Dear Mr. Steve Martin,
My name is Andrea (though you could re-name me anyone you want) and I’m a pretty cute 31 year-old who would like it very much if you would adopt me. Did you know there’s no legal age limit on adoption? I’m not looking for money or a free ride. I don’t need tons of your time or a date to a father daughter dance. I’m a hard working comedy writer who could just use some undeniable good association– like being introduced “around town”** as your daughter. In exchange for adopting me and introducing me “around town”** as said offspring (though if you’d like to let me live in your house, leave me a painting or seven in your will, or take me with you on your next trip to St. Barths, I wouldn’t say no) there are loads of benefits for you:
1. Adoption is totally “in” right now. See: Brangelina, Madonna, the future parents of those octuplets that will eventually get taken away from that cragee (she’s that crazy) lady. You could get a funny piece of the PR action and not have to take care of some parasitic, shit-wearing, crier.

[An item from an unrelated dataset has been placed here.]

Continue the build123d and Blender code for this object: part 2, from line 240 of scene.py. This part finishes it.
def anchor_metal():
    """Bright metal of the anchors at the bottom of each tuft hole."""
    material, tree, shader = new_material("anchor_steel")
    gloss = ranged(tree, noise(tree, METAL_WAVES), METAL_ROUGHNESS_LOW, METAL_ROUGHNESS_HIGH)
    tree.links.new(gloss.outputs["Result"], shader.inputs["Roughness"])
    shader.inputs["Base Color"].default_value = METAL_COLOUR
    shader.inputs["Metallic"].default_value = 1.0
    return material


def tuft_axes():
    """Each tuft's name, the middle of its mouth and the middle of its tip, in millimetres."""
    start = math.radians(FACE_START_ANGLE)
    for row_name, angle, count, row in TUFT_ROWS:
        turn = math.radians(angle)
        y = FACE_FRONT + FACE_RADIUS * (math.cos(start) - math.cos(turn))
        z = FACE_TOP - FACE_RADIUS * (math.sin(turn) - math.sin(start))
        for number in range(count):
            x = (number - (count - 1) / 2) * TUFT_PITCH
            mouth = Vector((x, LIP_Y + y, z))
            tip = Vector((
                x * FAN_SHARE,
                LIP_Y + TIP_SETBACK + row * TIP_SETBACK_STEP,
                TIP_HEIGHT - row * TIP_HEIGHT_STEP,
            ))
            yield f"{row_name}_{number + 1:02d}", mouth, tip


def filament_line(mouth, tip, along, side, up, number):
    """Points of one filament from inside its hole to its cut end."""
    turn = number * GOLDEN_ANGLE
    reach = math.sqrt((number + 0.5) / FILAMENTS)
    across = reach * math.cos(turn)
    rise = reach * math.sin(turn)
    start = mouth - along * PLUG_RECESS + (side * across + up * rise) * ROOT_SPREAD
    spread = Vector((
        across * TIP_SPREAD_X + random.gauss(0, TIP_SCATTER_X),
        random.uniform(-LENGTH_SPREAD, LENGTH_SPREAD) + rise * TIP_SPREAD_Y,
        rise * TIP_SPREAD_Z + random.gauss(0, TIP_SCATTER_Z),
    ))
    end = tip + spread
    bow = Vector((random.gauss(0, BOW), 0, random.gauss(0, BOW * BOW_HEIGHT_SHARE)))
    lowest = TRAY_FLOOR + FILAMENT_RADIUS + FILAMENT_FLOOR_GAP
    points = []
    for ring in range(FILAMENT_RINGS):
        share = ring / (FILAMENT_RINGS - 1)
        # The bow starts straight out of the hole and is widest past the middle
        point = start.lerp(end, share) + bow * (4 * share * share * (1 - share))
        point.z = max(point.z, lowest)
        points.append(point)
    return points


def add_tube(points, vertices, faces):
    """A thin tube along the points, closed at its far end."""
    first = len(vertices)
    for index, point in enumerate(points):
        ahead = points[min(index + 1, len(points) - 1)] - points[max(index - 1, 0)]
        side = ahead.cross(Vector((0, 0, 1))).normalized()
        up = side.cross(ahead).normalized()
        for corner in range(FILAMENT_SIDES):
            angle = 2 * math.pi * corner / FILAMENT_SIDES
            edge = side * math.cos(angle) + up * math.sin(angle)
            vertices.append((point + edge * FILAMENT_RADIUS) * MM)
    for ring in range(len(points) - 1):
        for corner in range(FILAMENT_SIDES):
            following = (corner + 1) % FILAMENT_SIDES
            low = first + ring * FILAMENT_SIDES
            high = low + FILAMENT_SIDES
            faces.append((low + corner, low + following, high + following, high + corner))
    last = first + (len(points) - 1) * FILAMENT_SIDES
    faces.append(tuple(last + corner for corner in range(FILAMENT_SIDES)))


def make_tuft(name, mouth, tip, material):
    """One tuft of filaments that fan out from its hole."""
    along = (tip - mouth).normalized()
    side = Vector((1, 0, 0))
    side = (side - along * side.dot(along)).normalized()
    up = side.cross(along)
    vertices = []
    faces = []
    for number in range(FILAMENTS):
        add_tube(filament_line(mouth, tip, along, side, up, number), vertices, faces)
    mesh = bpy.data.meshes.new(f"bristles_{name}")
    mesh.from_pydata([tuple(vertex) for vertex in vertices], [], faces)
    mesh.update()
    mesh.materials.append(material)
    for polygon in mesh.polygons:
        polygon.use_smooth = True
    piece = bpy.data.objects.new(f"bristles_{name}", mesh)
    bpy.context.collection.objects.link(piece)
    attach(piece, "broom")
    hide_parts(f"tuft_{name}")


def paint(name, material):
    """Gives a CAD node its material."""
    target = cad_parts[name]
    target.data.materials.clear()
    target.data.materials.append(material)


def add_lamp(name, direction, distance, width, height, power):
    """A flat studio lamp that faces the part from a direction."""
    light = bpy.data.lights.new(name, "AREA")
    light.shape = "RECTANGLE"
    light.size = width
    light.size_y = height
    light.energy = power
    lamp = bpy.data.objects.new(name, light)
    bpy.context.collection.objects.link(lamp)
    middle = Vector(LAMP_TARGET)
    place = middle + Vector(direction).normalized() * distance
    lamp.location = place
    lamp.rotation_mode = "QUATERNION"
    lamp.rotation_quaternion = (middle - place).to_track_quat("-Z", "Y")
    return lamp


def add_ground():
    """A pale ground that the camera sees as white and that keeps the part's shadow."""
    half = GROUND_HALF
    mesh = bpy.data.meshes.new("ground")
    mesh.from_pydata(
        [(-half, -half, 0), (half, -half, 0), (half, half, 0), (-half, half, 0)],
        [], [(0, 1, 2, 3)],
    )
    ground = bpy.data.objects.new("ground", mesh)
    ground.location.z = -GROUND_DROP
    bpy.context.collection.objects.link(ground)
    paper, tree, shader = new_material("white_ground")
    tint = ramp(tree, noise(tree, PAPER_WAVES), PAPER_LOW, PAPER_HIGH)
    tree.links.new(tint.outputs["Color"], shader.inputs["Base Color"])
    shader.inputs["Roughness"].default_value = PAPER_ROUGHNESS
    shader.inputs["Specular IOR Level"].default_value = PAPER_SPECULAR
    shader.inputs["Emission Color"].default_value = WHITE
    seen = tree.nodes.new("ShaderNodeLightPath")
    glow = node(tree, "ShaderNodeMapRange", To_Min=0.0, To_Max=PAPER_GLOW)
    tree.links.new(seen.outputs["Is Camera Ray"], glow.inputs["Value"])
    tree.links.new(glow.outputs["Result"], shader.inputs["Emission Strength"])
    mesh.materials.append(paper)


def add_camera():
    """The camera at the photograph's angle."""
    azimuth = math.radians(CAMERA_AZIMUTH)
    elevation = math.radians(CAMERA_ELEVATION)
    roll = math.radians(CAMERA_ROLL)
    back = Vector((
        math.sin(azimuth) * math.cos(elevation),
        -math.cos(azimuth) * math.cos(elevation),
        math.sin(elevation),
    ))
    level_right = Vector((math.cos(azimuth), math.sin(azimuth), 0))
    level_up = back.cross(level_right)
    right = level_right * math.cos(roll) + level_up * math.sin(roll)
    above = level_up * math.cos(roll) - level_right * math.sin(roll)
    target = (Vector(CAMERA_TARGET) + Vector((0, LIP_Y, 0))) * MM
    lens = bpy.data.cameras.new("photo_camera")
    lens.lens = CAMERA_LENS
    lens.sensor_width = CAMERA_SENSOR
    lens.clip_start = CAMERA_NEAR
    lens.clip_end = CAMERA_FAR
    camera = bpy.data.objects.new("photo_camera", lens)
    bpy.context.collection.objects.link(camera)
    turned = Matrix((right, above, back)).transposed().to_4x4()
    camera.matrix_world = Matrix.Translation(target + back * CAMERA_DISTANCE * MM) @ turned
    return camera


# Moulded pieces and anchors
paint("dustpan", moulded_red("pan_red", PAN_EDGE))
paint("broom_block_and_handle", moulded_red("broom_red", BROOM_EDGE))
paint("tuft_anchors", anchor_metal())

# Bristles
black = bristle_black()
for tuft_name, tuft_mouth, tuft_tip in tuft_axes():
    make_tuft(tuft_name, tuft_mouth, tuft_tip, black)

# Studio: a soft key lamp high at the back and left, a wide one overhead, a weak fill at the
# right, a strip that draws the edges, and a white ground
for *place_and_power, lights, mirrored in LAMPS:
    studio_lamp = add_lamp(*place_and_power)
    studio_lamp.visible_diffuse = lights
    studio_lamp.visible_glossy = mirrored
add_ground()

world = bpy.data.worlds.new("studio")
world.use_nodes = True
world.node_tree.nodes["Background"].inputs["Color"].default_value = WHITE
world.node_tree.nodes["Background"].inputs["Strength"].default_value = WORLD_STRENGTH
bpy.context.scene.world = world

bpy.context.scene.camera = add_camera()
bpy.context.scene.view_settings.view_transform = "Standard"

1a. You have worked SO hard and built such an amazing comedy legacy, shouldn’t it live on? Let’s face it, this business runs on nepotism and you have no kids of your own. Shouldn’t someone get to take advantage of the Steve Martin name– and who’s a more deserving funny vegan with no living dad than a me?
1a2. Your dad sounds like a real asshole. If you’d like to “stop the cycle” or repeat it, either way I’m here for you.
1a2.2. Who is gonna take care of you when you’re old? Reeeally old. I totally would. Plus, I met you once (SNL 25th Anniversary episode circa 1999) and made you laugh out loud, so I could prolly do that again, which equals the best medicine.
5. Right now, I could be a pretty amazing dependent-style tax write-off.
F. People use their kids as excuses to get out of stuff all the time and no one can really deny them. You can totally use me as your very own personal scapegoat.
-. Wouldn’t this idea also make for a funny movie? We could write it and then you could star in it with Tina Fey.
VIII. How many presents have you bought for Lorne’s kids? You get 50% (negotiable) of whatever I get.
DD. A whole nother gift giving day just for you in June, and I am a good gifter.
*. When I do something good, you get partial credit, just for being my dad.
*b. When I do something bad, you can blame it on my mom.
71. Unconditional love. Even if you go off your meds. Again.
Think it over. But don’t think too hard. Look at the familial resemblance!
p.s. please note that I purposefully did not write this in the style of a Sally Struthers Adopt-a-starving Ethiopian ad for all the reasons that you should be proud of me for.
** “around town” = “Hollywood” = a not geographically specific term referring to the entertainment industry and used by assholes.